Qual’è la cosa più difficile?
“Devi prendere coscienza di te stesso. Prima di tutto questo, devi sapere cosa vuoi, cosa ti aspetti, e quali sono i tuoi limiti. Poi tutto il resto verrà da solo. Mi manca l’esperienza, questo lo so, il sapere leggere le tracce sulla sabbia, interpretare il terreno, ma so che imparerò perché lo voglio fare. Anzi per la verità non vedo l’ora”

E la grande folla, il pubblico?
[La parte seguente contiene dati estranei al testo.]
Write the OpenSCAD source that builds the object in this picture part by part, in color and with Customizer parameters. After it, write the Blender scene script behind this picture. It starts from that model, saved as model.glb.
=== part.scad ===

Il calore delle persone in Sud America, ci hai pensato?
“Sinceramente no, ora che me ne parli in effetti ci penso, ma è una cosa che sono sicuro mi emozionerà e mi sorprenderà”

E troverai altri enduristi…
“Ci ho pensato e mi fa un grande piacere – e sorride di quel sorriso aperto e solare che solo lui sembra possedere -. Mi sembrerà di rivivere il Mondialino del 1998 – il mondiale riservato all’under 23: con me c’erano Coma, Rodriguez, Farres  e ora ci ritroveremo tutti di nuovo insieme”

Come ti senti a una settimana dalla partenza?
“Sono agitato, inutile negarlo! Però sono soddisfatto, abbiamo fatto un’ultima sessione di prove in Marocco, proprio pochi giorni fa. Avevo chiesto al team se potevamo andare giù, loro hanno chiamato Arcarons e lui ha detto “certo, perché no?”. In fondo provare fa sempre bene – sorride – e così abbiamo rifatto le speciali del rally del Marocco, lo Shamrock 2012. Non me la sono cavata male. Certo la navigazione va affinata però sono contento perché certe note le beccavo sempre. C’era anche Helder Rodriguez giù che si allenava e qualche volta è partito dietro di me e mi è rimasto dietro per controllarmi, e alla fine, un giorno, mi ha detto “Certo che navighi, eh?”

E la soddisfazione di Bottu – di quest’omone dal cuore tenero e dal sorriso timido - mentre lo racconta è così genuina da commuovere.